I was 15, going on 16,
and it happened during my summer break as a student at St. Aloysius High School
in New Orleans. Since the previous September, I’d been reviewing movies for the
school paper, The Aloysian. (My first review: In the Heat of the Night, a movie that forever changed how I looked at and thought about movies.) The vice-principal evidently was impressed: He
recommended me to Joseph Larose, the entertainment editor of the city's weekly
Catholic newspaper, The Clarion Herald,
as someone who could occasionally fill in as a second-string film critic.
And so, on the morning
of Wednesday, June 5, 1968, when the issue officially dated June 6 started
popping up in people's mailboxes throughout the city, I could see the very
first review I ever wrote for a professional publication -- a thumbs-up appraisal
of Wild in the Streets. This should have been the happiest day of my
life.
But, of course, it
wasn't: I woke up to news that Robert F. Kennedy was barely clinging to life
after being shot in Los Angeles.
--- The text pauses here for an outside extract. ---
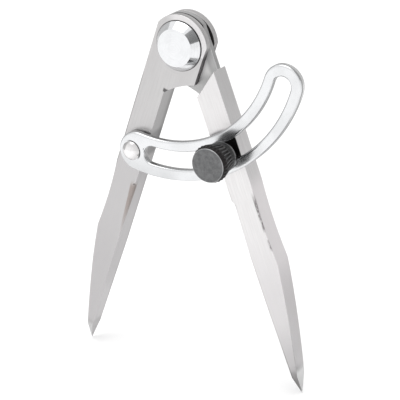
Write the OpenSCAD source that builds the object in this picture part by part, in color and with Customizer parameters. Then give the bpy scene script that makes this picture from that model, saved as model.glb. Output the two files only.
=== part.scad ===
// Wing divider: two pointed steel legs on a box-jointed pivot, a slotted wing that is
// riveted to the left leg, and a thumb screw on the right leg that clamps the wing.
// Millimetres. The pivot axis is the Y axis, +Z is up, and the front faces -Y. The origin
// is the middle of the flat rear face of the pivot nut.

/* [Legs] */
// Distance from the pivot axis to each point
leg_length = 138.4; // [134:0.1:150]
// Distance from the pivot axis to the outer edge of a leg
leg_w = 10.5; // [10.2:0.1:10.8]
// Full thickness of each leg
leg_t = 8.3; // [7.8:0.1:9.5]
// Angle between each leg and the centre line at rest
half_open = 20; // [19.5:0.1:21]
// Distance from the pivot axis to the inner edge of a leg
inner_gap = 0.3; // [0.2:0.05:0.5]

/* [Head joint] */
// Radius of the rounded top of the head
head_r = 11.4; // [11.2:0.1:12]
// Thickness of each of the two ears of the left leg
ear_t = 2.7; // [2.4:0.1:2.8]
// Thickness of a bronze friction washer
shim_t = 0.26; // [0.2:0.02:0.3]
// Outer radius of a friction washer
shim_r = 9; // [7:0.1:10]

/* [Pivot] */
// Radius of the pivot bolt's shank
pivot_r = 3.5; // [3:0.1:4]
// Radius of the bolt head where it meets the leg
cone_base_r = 9.1; // [8:0.1:10]
// Radius of the bolt head's flat face
cone_top_r = 6.9; // [5:0.1:7.5]
// Height of the bolt head
cone_h = 3.3; // [2.5:0.1:4]
// Height of the round nut at the back
nut_h = 2.6; // [2:0.1:3]

/* [Wing] */
// Thickness of the wing plate
wing_t = 3; // [2.5:0.1:3.2]
// Width of the wing plate
wing_band = 15.1; // [14.6:0.1:15.4]
// Radius of the middle of the wing plate
wing_r = 51.7; // [51.4:0.05:51.9]
// Width of the slot
slot_w = 6.8; // [6.7:0.05:7]
// Thickness of the washer between the wing and the leg
spacer_t = 0.5; // [0.3:0.1:1]

/* [Thumb screw] */
// Radius of the knob at its widest, just behind the face
knob_r = 7.1; // [6.5:0.1:7.6]
// Radius of the knob's flat face
face_r = 6.3; // [5.5:0.1:6.5]
// Radius of the plain collar at the back of the knob
collar_r = 5.7; // [5.5:0.1:6]
// Length of the knob
knob_l = 10.1; // [8:0.1:12]
// Number of grip grooves round the knob
knob_grooves = 30; // [20:1:36]
// Radius of the screw
stud_r = 1.5; // [1.4:0.05:1.55]
// Radius of the clamp washer
washer_r = 5.5; // [5.3:0.1:6]
// Thickness of the clamp washer
washer_t = 0.8; // [0.5:0.1:1.2]

/* [Hidden] */
$fn = 96;

// Planes across the thickness, from the nut's rear face at 0 towards the front.
leg_back = -nut_h;
leg_front = leg_back - leg_t;
wing_back = leg_front - spacer_t;
wing_front = wing_back - wing_t;

// The joint gap is a friction washer and its running clearance on both faces.
face_play = 0.02;
joint_gap = shim_t + 2 * face_play;
tongue_t = leg_t - 2 * (ear_t + joint_gap);
tongue_front = leg_front + ear_t + joint_gap;
tongue_back = tongue_front + tongue_t;
run_play = 0.04;

// Leg-local outline: x is the distance outwards from the pivot axis, y is minus the
// distance along the leg.
shoulder_in = 19.8;
shoulder_out = 11.3;
arch_r = 29.9;
arch_x = -23.4;
arch_y = -38.05;
relief_start = 59.5;
relief_deep = 61.5;
relief_end = 84;
relief_depth = 0.95;
relief_reach = 6;
waist_mid = 70;
waist_depth = 0.6;
waist_r = 187;
belly = 86;
taper_end = 130.6;
belly_slope = 0.1213;
belly_bend = 0.00125;
belly_steps = 12;
tip_w = 0.12;

// Thickness profile of a blade, as distances behind the front face.
front_taper_start = 100;
front_taper = 0.7;
back_taper_start = 90;
back_taper = 1.7;
tip_depth = 3.9;
tip_half_t = 0.06;

// Wing, thumb screw and rivet positions in the plane of the wing.
wing_cx = -6.1;
wing_cz = 8.4;
wing_start = -12.9;
wing_end = 72;
slot_cx = -4.54;
slot_cz = 6.58;
slot_r = 49.45;
slot_start = -7.4;
slot_end = 73;
rivet_x = -20;
rivet_z = -42.1;
rivet_r = 2;
rivet_head_r = 3.65;
rivet_head_h = 1.7;
rivet_tail_r = 3;
rivet_tail_h = 1;
spacer_r = 3.9;
end_step = 0.02;
screw_out = 5.4;
screw_along = 41.6;
screw_x = screw_along * sin(half_open) + screw_out * cos(half_open);
screw_z = screw_out * sin(half_open) - screw_along * cos(half_open);
clamp_play = 0.1;
washer_front = wing_front - clamp_play - washer_t;
knob_back = washer_front - face_play;
knob_collar = 2.2;
knob_chamfer = 2.15;
knob_edge = 0.2;
groove_r = 0.5;
groove_lift = 0.1;
groove_l = knob_l - knob_collar;
groove_tilt = atan((knob_r - collar_r) / (groove_l - knob_chamfer));
stud_seat = 6;
stud_chamfer = 0.3;
stud_back = leg_back - 0.8;

// A flat plate of the 2D outline, drawn in X and Z, from front_y back through thick.
module plate(front_y, thick) {
  translate([0, front_y + thick, 0])
    rotate([90, 0, 0])
      linear_extrude(thick)
        children();
}

// A straight cylinder along Y that starts at front_y and runs back.
module round_y(front_y, len, r) {
  translate([0, front_y, 0])
    rotate([-90, 0, 0])
      cylinder(h = len, r = r);
}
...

And then, alas, the next day was worse.
I love film. And I will
be happy to celebrate on Tuesday the 50th anniversary of my career
as a film critic. But I must admit: My gratitude for what happened — and for what continues to happen, as I
continue to write about what I love — remains
inextricably entwined with regret for what might have been. Maybe that’s why I
take to heart these words from my favorite filmmaker, Francois Truffaut: “For
me, cinema is not a sad imitation of life. It is an improvement on life.”